The reality doesn't quite match the image, as writer Tony Horwitz learned during his year and a half of island hopping. The chronicle of his voyage, "Blue Latitudes," is less an account of "paradise lost" than of "paradise squandered." More than two centuries after European culture first came in contact with island culture, Horwitz can find only fleeting traces of the unspoiled beauty Cook encountered.

Not only have the islands taken a beating -- from colonization, proselytization and commercialization -- so has the reputation of Cook.

At the time of his voyages, he was arguably the most famous explorer in the world. Today, the dwindling native populations of the south Pacific see him as the avatar of colonial evil. Descendants of the colonials view him as remote and largely irrelevant. His legacy is as hard to find as a pristine beach.

Looking for the man

"One of the small ironies of Cook's voyages," Horwitz writes, " is that a man who charted and named more of the world than any other navigator in history has few places of consequence named in his honor. Magellan and Bering were honored with famous straits and seas; Hudson merited a major river and bay. Columbus garnered ten American cities, including the U.S. capital ('Columbia' is a feminized version of 'Columbus'), as well as a national holiday. Cook came away with two glaciers, several remote passages, inlets, and peaks, a tiny island group he barely visited, and a crater on the moon."

It says something about the captain that he didn't affix his name to more real estate. After all, his voyages carried him from the Arctic Circle to the Antarctic, from the Great Barrier Reef to the Aleutian Islands.

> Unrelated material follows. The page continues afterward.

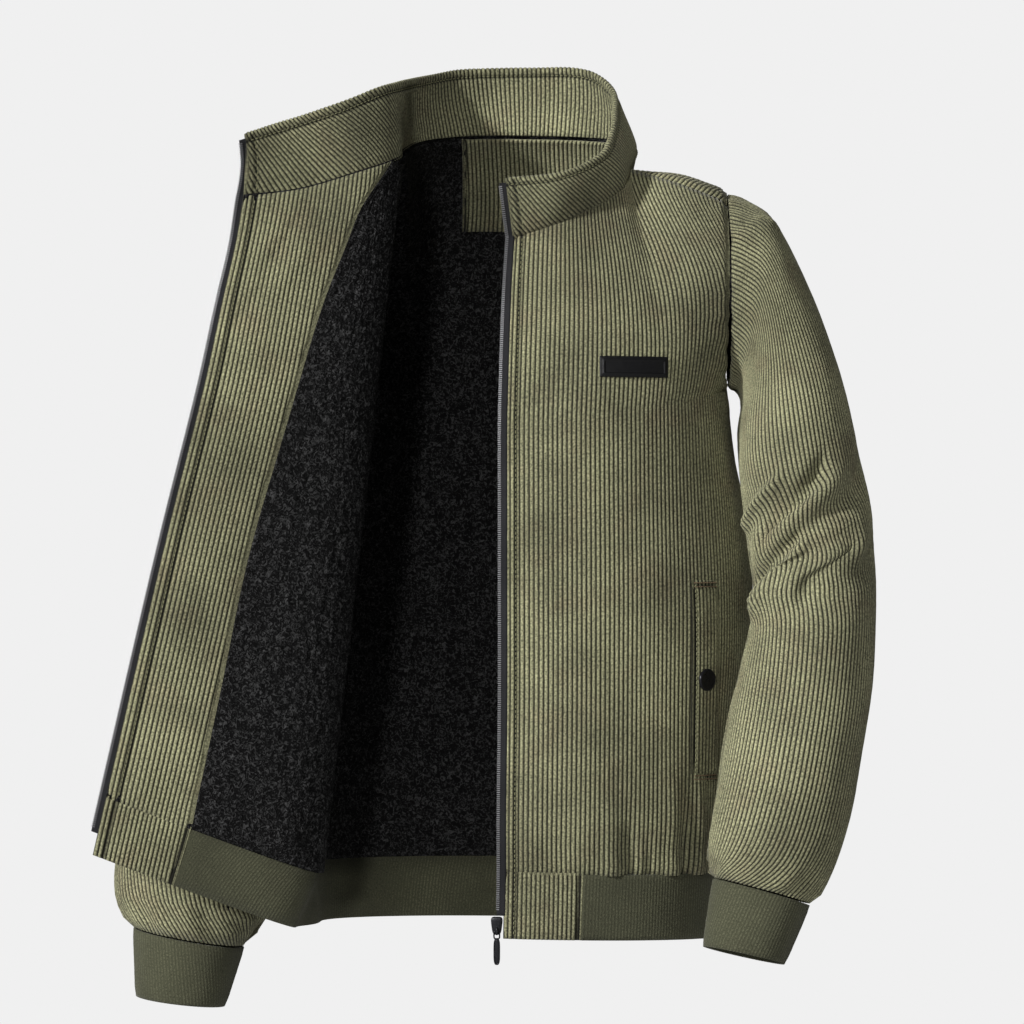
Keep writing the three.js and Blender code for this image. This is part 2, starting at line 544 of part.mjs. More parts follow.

Horwitz spends as much time looking for traces of the man as he does looking for the lands he surveyed.

Great storytelling

Not that the author remained buried among musty documents. Indeed, while the amount of research he did in libraries is evident, what motivates his voyage of discovery is an unbridled sense of fun.

His most frequent companion is an old chum on a quest of his own -- for drink and "crumpet" (female companionship). He and Horwitz find a great deal of the former. As for the latter, well, the author is a married man who professes little interest in his buddy's conquests.

"Blue Latitudes" is about travel to distant places, but it doesn't promote tourism. Quite the contrary. Its descriptions of South Seas locales are almost uniformly depressing.

The story of Horwitz's adventures is a great yarn, but it isn't the sort to make the reader dream of undertaking the same journey. It's always unflinchingly candid, often uproariously funny and sometimes unapologetically poignant. It's a terrific read.